La route nationale, qui s’étend comme une artère vitale du pays, est désormais sous le contrôle de bandits armés, qui ont instauré des postes de péage illégaux à différents points stratégiques. Là, les voyageurs sont extorqués, souvent menacés de violence, et doivent payer de lourdes sommes d’argent pour continuer leur voyage. Ces bandits, sans pitié, n’hésitent pas à piller, terroriser, et parfois même assassiner ceux qui résistent ou n’ont pas de quoi payer.
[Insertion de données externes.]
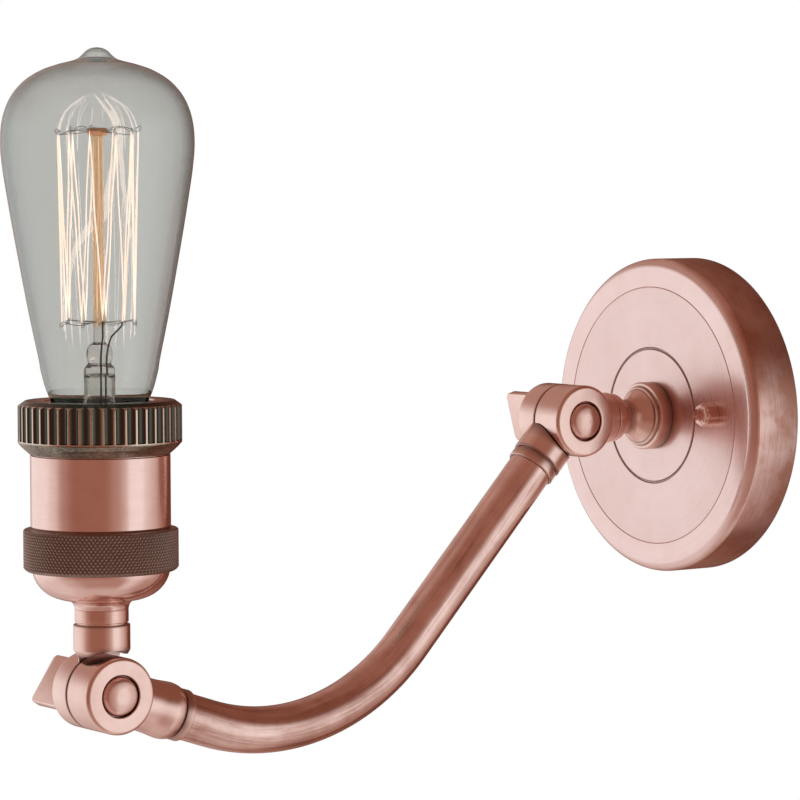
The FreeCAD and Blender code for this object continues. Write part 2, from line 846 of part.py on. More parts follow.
def socket_core():
    """Insulating body: foot, clamped flange and a sleeve round the screw shell."""
    flange_top = bowl_top + core_flange_t
    core = turned([
        (0, core_foot), (core_r - 4.0, core_foot), (core_r - 4.0, bowl_top), (bowl_r - 0.1, bowl_top),
        (bowl_r - 0.1, flange_top), (core_r, flange_top), (core_r, core_top), (core_bore_r, core_top),
        (core_bore_r, core_floor), (0, core_floor)])
    core = core.cut(rod(contact_r * 0.35, core_foot - 1, core_floor + 1))
    for side in (-1, 1):
        hole_x = side * terminal_lead_x
        hole_y = side * lead_pitch / 2.0
        core = core.cut(rod(lead_r + thread_gap, core_foot - 1, core_foot + lead_seat, hole_x, hole_y))
        x = side * terminal_x
        core = core.cut(rod(terminal_r + thread_gap, flange_top - 1, core_top + 1, x))
        core = core.cut(rod(terminal_head_r + thread_gap, core_top - terminal_sunk, core_top + 1, x))
    return on_lower(core)


def terminal_screws():
    """Two screws in the core that hold the leads' ends."""
    screws = []
    low = core_top - terminal_sunk
    for side in (-1, 1):
        screw = turned([
            (0, low - terminal_l), (terminal_r, low - terminal_l), (terminal_r, low),
            (terminal_head_r, low), (terminal_head_r, low + terminal_head_t), (0, low + terminal_head_t)])
        screws.append(moved(screw, side * terminal_x))
    return on_lower(Part.makeCompound(screws))


def screw_shell():
    """Thin threaded shell that holds the bulb's cap."""
    return on_lower(tube(screw_shell_r + screw_shell_wall, screw_shell_r, core_floor, screw_shell_top))


def centre_contact():
    """Sprung tongue in the middle of the core's floor, with its rivet through the core."""
    low = bulb_cap_low - bulb_button_t
    tongue = turned([
        (0, core_foot + 2.0), (contact_r * 0.3, core_foot + 2.0), (contact_r * 0.3, core_floor),
        (contact_r * 0.6, core_floor), (contact_r, low - contact_t), (contact_r, low), (0, low)])
    return on_lower(tongue)


def shade_ring():
    """Fluted ring: bevel below, hollow flutes with narrow crests that run out in the bevel
    above, and a lip inside."""
    bore = shell_thread_r + ring_gap
    lip = ring_top - ring_lip_t
    ring = turned([
        (bore, ring_low), (ring_low_r, ring_low), (ring_r, ring_bevel_top), (ring_r, ring_shoulder),
        (ring_top_r, ring_top), (ring_mouth_r, ring_top), (ring_mouth_r, lip), (bore, lip)])
    cutters = []
    reach = ring_r + flute_r - flute_deep
    for k in range(flute_count):
        angle = 2.0 * math.pi * k / flute_count
        cutters.append(rod(flute_r, flute_low, ring_top, reach * math.cos(angle), reach * math.sin(angle)))
    return on_lower(ring.cut(Part.makeCompound(cutters)))


def bulb_cap():
    """Cap shell, closed below but for the insulator's seat."""
    inner = bulb_cap_r - bulb_cap_wall
    low = bulb_cap_low + 3.0
    cap = turned([
        (bulb_collar_r, low), (bulb_cap_r - 0.8, low), (bulb_cap_r, low + 0.8), (bulb_cap_r, bulb_cap_top),
        (inner, bulb_cap_top), (inner, low + bulb_cap_wall), (bulb_collar_r, low + bulb_cap_wall)])
    return on_lower(cap)


def bulb_insulator():
    """Tapered glass insulator between cap and button."""
    low = bulb_cap_low
    high = bulb_cap_low + 3.0 + bulb_cap_wall
    body = turned([
        (0, low), (bulb_button_r, low), (bulb_collar_r, high - 1.0), (bulb_collar_r, high), (0, high)])
    return on_lower(body)


def bulb_button():
    """Centre contact of the bulb."""
    low = bulb_cap_low - bulb_button_t
    return on_lower(bevelled(rod(bulb_button_r, low, bulb_cap_low), 0.5, (bulb_button_r, low)))


def drawn_in(points, skin):
    """Outline points moved inwards by skin, square to the line between their neighbours."""
    inner = []
    last = len(points) - 1
    for k, (r, h) in enumerate(points):
        before = points[max(k - 1, 0)]
        after = points[min(k + 1, last)]
        run = math.hypot(after[0] - before[0], after[1] - before[1])
        inner.append((r - skin * (after[1] - before[1]) / run, h + skin * (after[0] - before[0]) / run))
    return inner


def glass_body(skin, round_sides):
    """Solid inside the glass, drawn in by skin: skirt, pear side and a pip whose ball is
    centred on the axis. The hip, crown and pip are arcs where round_sides asks for them."""
    neck, mouth, shoulder, side, hip, widest, turn_in, crown, top, foot = drawn_in([
        (bulb_neck_r, bulb_neck_h), bulb_mouth, bulb_shoulder, bulb_side, bulb_hip, bulb_widest,
        bulb_turn_in, bulb_crown, bulb_top, bulb_pip_foot], skin)
    low = bulb_skirt_low - skin
    ball = bulb_pip_ball_r - skin
    middle = bulb_pip_foot[1] + bulb_pip_h - bulb_pip_ball_r
    root, brow, tip = [
        (ball * math.cos(math.radians(turn)), middle + ball * math.sin(math.radians(turn)))
        for turn in (bulb_pip_low, (bulb_pip_low + 90.0) / 2.0, 90.0)]
    start = [(0, low), (bulb_neck_r - skin, low), neck, mouth, shoulder, side, hip]
    if round_sides:
        return turned(start + [widest + turn_in, crown + top, foot, root, brow + (0, tip[1])])
    return turned(start + [widest, turn_in, crown, top, foot, root, brow, (0, tip[1])])


def bulb_glass():
    """Hollow glass bulb with a sealed pip on top; its inner side is a few plain cones."""
    return on_lower(glass_body(0.0, True).cut(glass_body(bulb_glass_wall, False)))


def glass_stem():
    """Flared stem tube and its pinched press, with the slim rod above."""
    flare_r = bulb_neck_r - bulb_glass_wall - 0.3
    outer = turned([
        (0, stem_flare_low), (flare_r, stem_flare_low), (stem_tube_r, stem_flare_low + 5.5),
        (stem_tube_r, stem_tube_top - 1.5),
        (stem_press_r - 0.6, stem_tube_top), (stem_press_r, stem_tube_top + 2.5),
        (stem_press_r, stem_press_top - 2.0), (rod_r, stem_press_top),
        (rod_r, hub_h - hub_t / 2.0), (0, hub_h - hub_t / 2.0)])
    inner = turned([
        (0, stem_flare_low - 1), (flare_r - 1.4, stem_flare_low - 1), (flare_r - 1.4, stem_flare_low),
        (stem_tube_r - 1.0, stem_flare_low + 5.3),
        (stem_tube_r - 1.0, stem_tube_top - 2.5), (0, stem_tube_top - 2.5)])
    return on_lower(outer.cut(inner)).cut(lead_wires())


def hub_bead():
    """Bead at the top of the rod that holds the upper hooks."""
    low = hub_h - hub_t / 2.0
    high = hub_h + hub_t / 2.0
    bead = turned([
        (0, low), (hub_r - 0.8, low), (hub_r, hub_h), (hub_r - 0.8, high), (0, high)])
    return on_lower(bead)


def cage_point(k):
    """Corner k of the filament, which runs from hook to hook round the cage."""
    total = 2 * cage_hooks
    angle = 2.0 * math.pi * (k + 0.5) / total
    top = k % 2 == 1
    r = cage_top_r if top else cage_low_r
    return Vector(r * math.cos(angle), r * math.sin(angle), hub_h if top else cage_low)


def bar_between(start, end, r):
    """Thin round bar from one point to another."""
    return Part.makeCylinder(r, (end - start).Length, start, end - start)


def filament():
    """Squirrel-cage filament: straight strands between the upper and the lower hooks."""
    strands = []
    for k in range(2 * cage_hooks - 1):
        strands.append(bar_between(cage_point(k), cage_point(k + 1), filament_r))
    return on_lower(strands[0].multiFuse(strands[1:]))


def support_wires():
    """Hooks of the cage: upper ones from the bead, lower ones from the rod."""
    wires = []
    for k in range(2 * cage_hooks):
        corner = cage_point(k)
        out = Vector(corner.x, corner.y, 0).normalize()
        top = k % 2 == 1
        root = out * (hub_r if top else rod_r)
        root.z = corner.z
        if k > 0:
            wires.append(bar_between(root, corner - out * (filament_r + support_r + 0.05), support_r))
    return on_lower(Part.makeCompound(wires))


def lead_wires():
    """Two stiff wires from the press to the ends of the filament."""
    wires = []
    last = 2 * cage_hooks - 1
    for k, side in ((0, 1), (last - 1, -1)):
        corner = cage_point(k)
        root = Vector(stem_press_r * 0.55, side * 0.9, stem_press_top - 3.0)
        knee = Vector(stem_press_r + 0.8, side * 1.6, cage_low - 4.5)
        end = Vector(corner.x * 0.94, corner.y * 0.94, cage_low - 0.8)
        wires.append(bar_between(root, knee, lead_wire_r).fuse(bar_between(knee, end, lead_wire_r)))
    return on_lower(Part.makeCompound(wires))


pieces = {
    "canopy": canopy(),
    "mounting_strap": mounting_strap(),
    "canopy_studs": canopy_studs(),
    "stud_nuts": stud_nuts(),
    "cap_nuts": cap_nuts(),
    "ground_screw": ground_screw(),
    "lock_washer": lock_washer(),
    "lock_nut": lock_nut(),
    "nozzle_nipple": nozzle_nipple(),
    "nozzle": nozzle(),
    "supply_leads": supply_leads(),
    "upper_knuckle_wall": upper_knuckle_wall(),
    "upper_pivot_bolt": pivot_bolt(wall_tilt, upper),
    "upper_friction_washer": friction_washer(upper),
    "upper_key_washer": key_washer(upper),
    "upper_thumb_key": thumb_key(upper_key_tilt, upper, upper_key_tab_to),
    "upper_knuckle_arm": upper_knuckle_arm(),
    "upper_collar": upper_collar(),
    "arm_tube": arm_tube(),
    "arm_leads": arm_leads(),
    "lower_collar": lower_collar(),
    "lower_knuckle_arm": lower_knuckle_arm(),
    "lower_pivot_bolt": pivot_bolt(arm_low_tilt, lower),
    "lower_friction_washer": friction_washer(lower),
    "lower_key_washer": key_washer(lower),
    "lower_thumb_key": thumb_key(lower_key_tilt, lower, lower_key_tab_to),
    "lower_knuckle_socket": lower_knuckle_socket(),
    "stem_nipple": stem_nipple(),
    "neck_ring": neck_ring(),
    "bowl": bowl(),
    "bowl_nut": bowl_nut(),
    "socket_leads": socket_leads(),
    "knurled_band": knurled_band(),
    "socket_shell": socket_shell(),
    "socket_core": socket_core(),
    "terminal_screws": terminal_screws(),
    "screw_shell": screw_shell(),
    "centre_contact": centre_contact(),
    "shade_ring": shade_ring(),
    "bulb_cap": bulb_cap(),
    "bulb_insulator": bulb_insulator(),
    "bulb_button": bulb_button(),
    "bulb_glass": bulb_glass(),
    "glass_stem": glass_stem(),
    "hub_bead": hub_bead(),
    "filament": filament(),
    "support_wires": support_wires(),
    "lead_wires": lead_wires(),
}

os.makedirs("parts", exist_ok=True)
for name, shape in pieces.items():
    shape.exportStep("parts/" + name + ".step")
    box = shape.BoundBox
    print("%-22s solids %2d volume %9.1f valid %s  x %.1f %.1f  y %.1f %.1f  z %.1f %.1f" % (
        name, len(shape.Solids), shape.Volume, shape.isValid(),
        box.XMin, box.XMax, box.YMin, box.YMax, box.ZMin, box.ZMax))
print("upper swivel", upper, "lower swivel", lower)
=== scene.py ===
import json
import math

import bmesh
import bpy
import numpy as np
from mathutils import Matrix, Vector


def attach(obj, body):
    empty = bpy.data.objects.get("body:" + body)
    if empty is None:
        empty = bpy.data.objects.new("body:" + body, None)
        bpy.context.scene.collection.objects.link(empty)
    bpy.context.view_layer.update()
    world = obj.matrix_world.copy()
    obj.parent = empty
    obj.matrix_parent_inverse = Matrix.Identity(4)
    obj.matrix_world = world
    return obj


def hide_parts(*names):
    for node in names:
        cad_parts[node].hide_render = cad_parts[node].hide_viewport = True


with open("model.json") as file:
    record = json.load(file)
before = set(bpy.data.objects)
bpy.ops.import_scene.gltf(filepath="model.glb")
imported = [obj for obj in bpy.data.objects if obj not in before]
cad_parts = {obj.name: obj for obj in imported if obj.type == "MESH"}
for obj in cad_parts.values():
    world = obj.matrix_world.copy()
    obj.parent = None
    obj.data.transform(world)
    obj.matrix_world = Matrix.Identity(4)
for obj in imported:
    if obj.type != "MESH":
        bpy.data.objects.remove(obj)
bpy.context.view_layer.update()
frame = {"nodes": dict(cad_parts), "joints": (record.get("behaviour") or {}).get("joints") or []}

# Sizes are written in millimetres and turned to metres where a surface is made.
MM = 0.001

# Hole for a threaded nipple, the same in the plate, the nozzle, the neck ring and the bowl
hole_r = 5.05

# Wall plate and what stands on its face
plate_r = 58.1
plate_depth = 21.0
plate_wall = 1.2
plate_bevel_w = 2.2
plate_bevel_h = 2.6
plate_crown = 0.25
groove_r = 24.85
groove_w = 1.1
groove_deep = 0.5
groove_slant = 0.2
rim_groove_r = 47.6
rim_groove_w = 0.45
rim_groove_deep = 0.28
stud_at = (34.87, 2.01)
cap_nut_r = 4.3
cap_nut_l = 5.8
cap_nut_crown_r = 2.0
cap_nut_lobes = 8
lobe_dip = 0.09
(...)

À Thor, la situation est particulièrement sombre. Des files interminables de voyageurs s’étendent le long des côtes, comme une procession d’âmes perdues, espérant monter à bord des rares bateaux qui osent encore naviguer vers les côtes de Petit-Goâve ou de Miragoâne. Ces bateaux, surchargés et à peine en état de naviguer, deviennent la seule lueur d’espoir pour ces milliers de personnes. Mais cet espoir est fragile, car la mer elle-même, avec ses vagues imprévisibles et ses tempêtes soudaines, n’est pas sans danger.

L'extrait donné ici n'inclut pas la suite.